Graph tracer for PyTorch.

Background

It is always hard to get the connections between nodes within a computation graph without calling torch.jit.trace. However, if we call the JIT ops, some of nodes in the graph may be removed, which makes it difficult to restore the graph in Python. By calling our tracer, you can get the connections between the nodes while the model is still runnable with Python. What's more, it can be used as a code generator that organizes the codes of your model into a single script.

Sample usage

import torch
import torchvision

from tinynn.graph.tracer import model_tracer, trace

with model_tracer():
    # Prapare the model
    model = torchvision.models.alexnet()
    model.eval()

    # Provide a viable input for the model
    dummy_input = torch.rand((1, 3, 224, 224))

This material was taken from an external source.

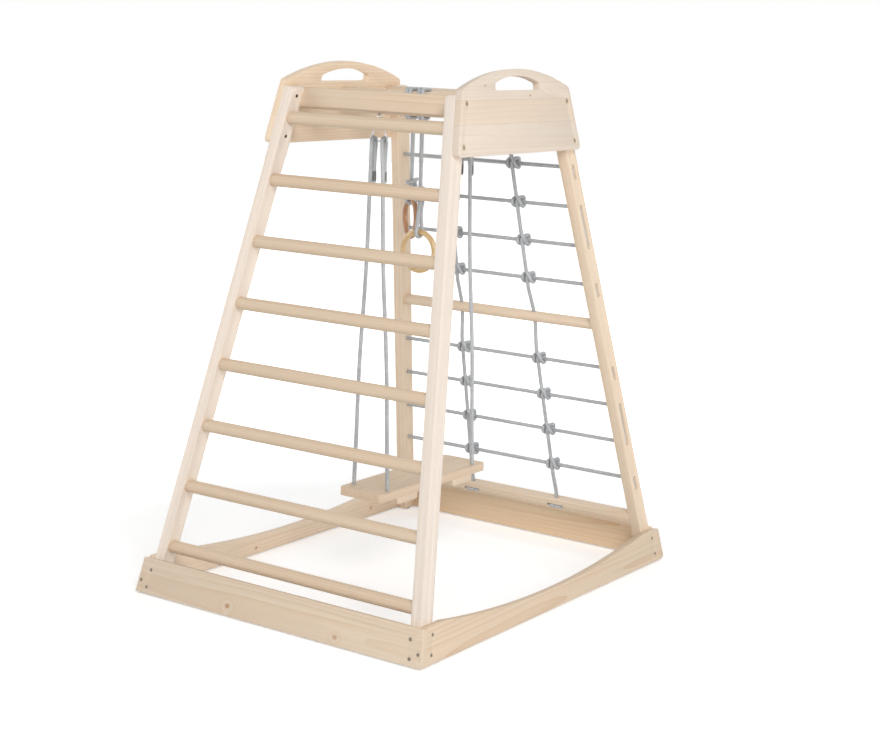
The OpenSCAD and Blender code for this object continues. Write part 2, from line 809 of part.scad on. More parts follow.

    # After tracing the model, we will get a TraceGraph object
    graph = trace(model, dummy_input)

    # We can use it to generate the code for the original model
    graph.generate_code(f'my_alexnet.py', f'my_alexnet.pth', 'Alexnet')

Quantization

According to the official PyTorch tutorial, you'll have to do the following things to get a quantized model running on devices.

  1. Inserting the QuantStub / DeQuantStub nodes after / before the input / output nodes.
  2. Rewrite the unsupported OPs (e.g. torch.add(x, y) -> FloatFunctional.add(x, y))
  3. Fuse the modules (e.g. Conv + BatchNorm + ReLU -> ConvBnReLU)
  4. Convert the model to the quantized version
  5. JIT Tracing and seralize it to a TorchScript model file
  6. Running the inference through PyTorch Mobile

Step 1-3 require a lot of manual work, which are pretty cumbersome and error-prone. Therefore, we have come up with the idea to write an automatic quantization preparation tool.

What's more

  1. The model to be traced could either be instantiated inside or outside the with-block.
  2. You may trace multiple models in one with-block.
  3. It is supported to have runtime-defined constants. If the size is too large, these constants will be transformed to parameters.

Limitations

  1. Like torch.jit.trace, if you trace such models with control-flow ops, you may silently get incorrect results on subsequent invocations of the model.
  2. Only the flow of PyTorch tensors is tracked. Other variables (e.g. numpy arrays, numbers and strings) won't be tracked and will be treated as constants.
  3. Only those parts of the tensor property are tracked. For example, if you call .data or .shape of a tensor, the returned values will be joined in the computation graph. Below are the properties of a tensor that will be tracked.
  • .data
  • .shape
  • .device
  • .dtype
  1. It is not supported to call numel on a torch.Size object generated by calling .size() or .shape on a tensor. Please use torch.prod instead.